Desperate to attract employees, Minnesota trucking companies will pay new trainees well over $100,000 a year with signing bonuses of up to $10,000.
Americans are starting to stock up on the essentials as the threat of supply chain collapse looms. Experts warn that shortages are likely to impact the upcoming holiday season as everything from certain Thanksgiving staples to Christmas toys are predicted to be absent from shelves. Already in Minnesota, a variety of products ranging from some kinds of food to hunting ammunition are in short supply. This is due in part to a lack of workers, according to state government officials.
The transportation industry was down about 6% of its drivers in August, as compared to pre-pandemic staffing levels, according to Yahoo finance. This means there are almost 100,000 fewer commercial drivers on the roads now than there were 18 months ago. As a result, trucking companies are feeling the squeeze both from shippers who are increasingly desperate to move loads and by their own balance books.

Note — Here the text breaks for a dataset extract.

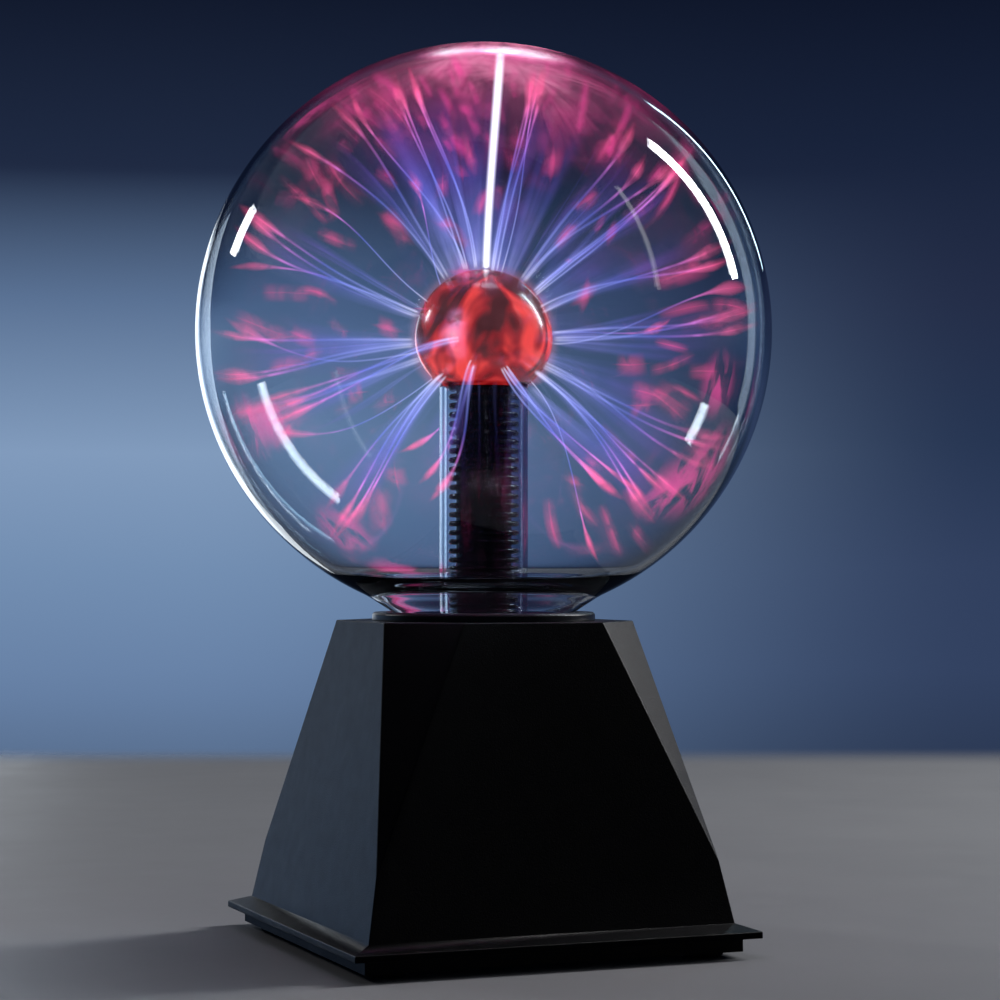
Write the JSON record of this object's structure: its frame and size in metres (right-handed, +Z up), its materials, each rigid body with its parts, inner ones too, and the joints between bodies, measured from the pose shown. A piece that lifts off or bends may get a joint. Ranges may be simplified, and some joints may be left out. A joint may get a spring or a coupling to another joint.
{
  "type": "plasma ball",
  "caption": "Clear glass globe with a small red electrode ball on a ribbed stem, on a faceted black base with a lip, feet, power inlet and rocker switch.",
  "frame": {"origin": "centre of the plane that the four feet rest on", "axes": "+Z up along the globe's axis, -Y the front, +Y the back with the switch and the power inlet"},
  "size_m": [0.2032, 0.2032, 0.3161],
  "materials": {
    "clear_glass": "clear, polished",
    "electrode_red": "glossy red coating on glass",
    "sleeve_black": "semi-gloss silicone",
    "housing_black": "fine satin texture",
    "cover_black": "matte moulded",
    "collar_black": "semi-gloss moulded",
    "foot_rubber": "matte rubber",
    "silicone_grey": "matte silicone",
    "seat_plastic": "matte moulded",
    "zinc_steel": "zinc plated",
    "brass": "bright",
    "lead_red": "silicone insulation",
    "lead_black": "insulation",
    "board_green": "solder mask",
    "ferrite": "matte ferrite",
    "potting_black": "cast resin",
    "bobbin_cream": "moulded",
    "copper_enamel": "enamelled copper",
    "chip_black": "moulded epoxy",
    "sink_aluminium": "extruded",
    "capacitor_blue": "shrink sleeve",
    "film_orange": "dipped",
    "resistor_tan": "lacquered",
    "trimmer_blue": "moulded",
    "header_white": "moulded nylon",
    "switch_black": "moulded",
    "contact_plate": "plated"
  },
  "bodies": {
    "root": {"globe": "clear_glass", "stem_tube": "clear_glass", "electrode_ball": "electrode_red", "insulator_sleeve": "sleeve_black", "contact_cap": "brass", "contact_spring": "contact_plate", "high_voltage_lead": "lead_red", "neck_collar": "collar_black", "neck_gasket": "silicone_grey", "globe_seat": "seat_plastic", "seat_screws": "zinc_steel", "housing": "housing_black", "bottom_cover": "cover_black", "rubber_feet": "foot_rubber", "cover_screws": "zinc_steel", "circuit_board": "board_green", "board_screws": "zinc_steel", "transformer_core": "ferrite", "high_voltage_coil": "potting_black", "transformer_bobbin": "bobbin_cream", "transformer_winding": "copper_enamel", "power_transistor": "chip_black", "heat_sink": "sink_aluminium", "transistor_screw": "zinc_steel", "filter_capacitors": "capacitor_blue", "film_capacitors": "film_orange", "resistors": "resistor_tan", "driver_chip": "chip_black", "trimmer": "trimmer_blue", "microphone": "sink_aluminium", "wire_headers": "header_white", "dc_jack": "switch_black", "dc_jack_pin": "contact_plate", "dc_jack_nut": "zinc_steel", "switch_body": "switch_black", "switch_terminals": "brass", "switch_wires": "lead_red", "power_wires": "lead_black"},
    "switch_rocker": {"rocker": "switch_black"}
  },
  "joints": [
    {"name": "rocker_tilt", "type": "hinge", "parent": "root", "child": "switch_rocker", "pos_m": [0.022, 0.06076, 0.036], "axis": [-1, 0, 0], "range_deg": [0, 22]}
  ]
}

“The cost of having a truck sit empty is high … the cost of a sitting truck is $500 to $1,500 per day, per truck,” Shane Keller of Centerline Drivers told SHRM. Centerline is a transportation staffing company that recently had to fly drivers into the Upper Midwest for one of its clients because there were none available in the region.
As a result of the need to put men behind steering wheels, “the pay has gone up tremendously,” Bruce Busada, president of the Diesel Driving Academy, told NPR. Average salaries have gone up from $40-50,000 a year to about $85,000 a year for a first-year driver, he reports.
Meanwhile, some Minnesota companies offer even more than that. For example, Martin Brower in Fridley says it will pay trainees up to $115,000 a year on top of full benefits and a $10,000 signing bonus. Bolt Express says it will give company drivers up to $14,000 a month — that’s $168,000 a year.
These companies aren’t alone either. Waste Management in Blaine now offers a $5,000 signing bonus, McLane in Northfield offers a $2,500 bonus, and Old Dominion Freight Line in Shoreview now offers same-day hiring for drivers with a salary of up to $100,000.
Dash Express in Brooklyn Center says its local drivers can earn up to $125,000 a year, provided they’re using their own truck.
While some fact-checkers insist that driver pay hasn’t actually increased, their claims usually revolve around debunking a story that says a Texas company pays over $700,000. While it’s true that this company did list that astronomical figure in its job advertisements, the company isn’t actually cutting checks for the better part of a million dollars. Rather, this was just an amount that independently contracted drivers who essentially operate their own businesses might make if they haul specialized products like frack sand or hazardous materials.
Most of the Minnesota companies listed here, however, are actually trying to entice regular staff who will receive normal, scheduled paychecks.